The Songbook seems to have been started during Anne’s time at the court of Margaret of Austria in Mechelin where she was Governor of the Hapsburg Netherlands, and when she was later in the household of the Queen of France. It includes music by Compère, Brumel, Mouton, Josquin, and others, all Franco-Flemish composers whose music Anne would have been familiar with during those times. The setting for this performance sets the music in the context of Anne’s short but dramatically doomed relationship with Henry VIII.

The spoken roles of Anne and Henry were taken by Jasmine Blackborow and Matthew Needham. At the start, Henry is clearly smitten with Anne, and writes of the pain of her absence, offering her the dubious distinction of being his ‘only’ mistress. She responds with her “everything will be good for those who wait” comment, as reflected in Claudin de Sermisy’s Jouyssance vous donneray which includes the same line.
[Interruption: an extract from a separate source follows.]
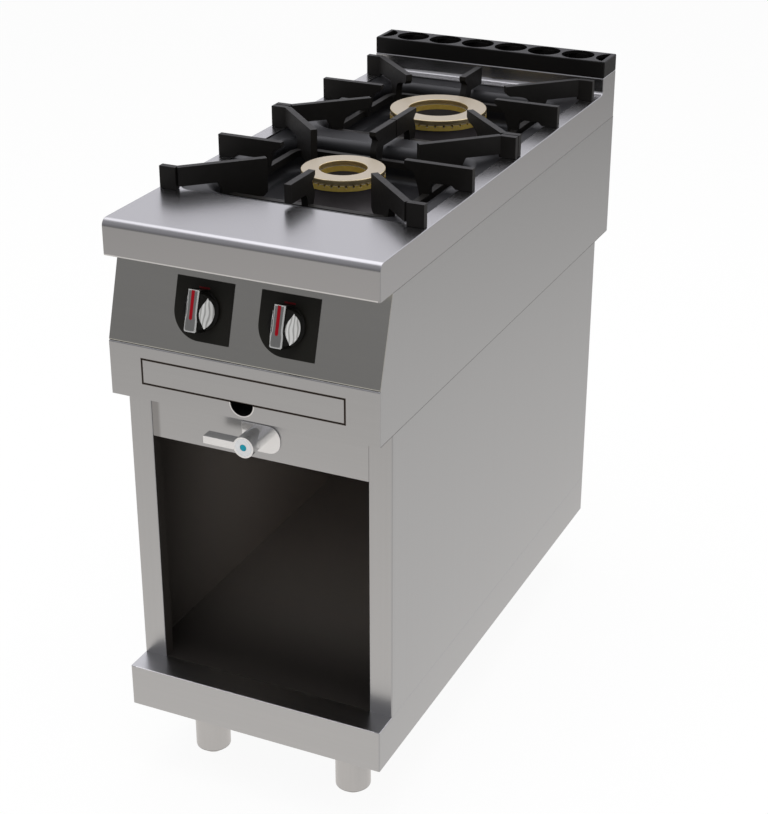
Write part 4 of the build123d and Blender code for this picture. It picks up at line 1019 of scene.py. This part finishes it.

It opens with the words “Love’s climax will I give to you . . . and I will lead you to the target of your deep desire”. One such target seems to have been Anne’s ‘pritty duckys’ which Henry yearned to kiss.

The tragic change in Henry’s attitude towards Anne moved from ‘pritty duckys’ to a litany of excuses as to why she must die – it apparently being God’s will for Henry to have sons. Anne’s plaintive last missives, written from her prison in the Tower of London a few days before her execution, included a plea for an open trial and the warning that true judgement would eventually come to them both.

A touching reference to Anne’s troubles came with the anonymous Venes regrets, venes tous and the concluding song (not from the songbook) ‘O Deathe rock me asleep’. This had the feel of a litany, with a descending 3-note motif and the sad refrain ‘For I must die; There is no remedye’. The excellent soloist in these, and several other pieces, was mezzo Martha McLorinan.

Lutenist Jacob Heringman was joined by Kirsty Whatley playing Renaissance harp for well-judged accompaniments and some solo pieces. It is worth noting that the lutenist Mark Smeaton was one of several men executed on trumped-up charges of adultery with Anne. The Alamire singers were on brilliant form, their sense of consort being impeccable;

The encore was the entirely appropriate ‘O Lord make thy servant Elizabeth our Queen’ (with its impressive Amen), a piece written by William Byrd (whose 400th anniversary is in a few months time) in honour of Anne Boleyn’s daughter.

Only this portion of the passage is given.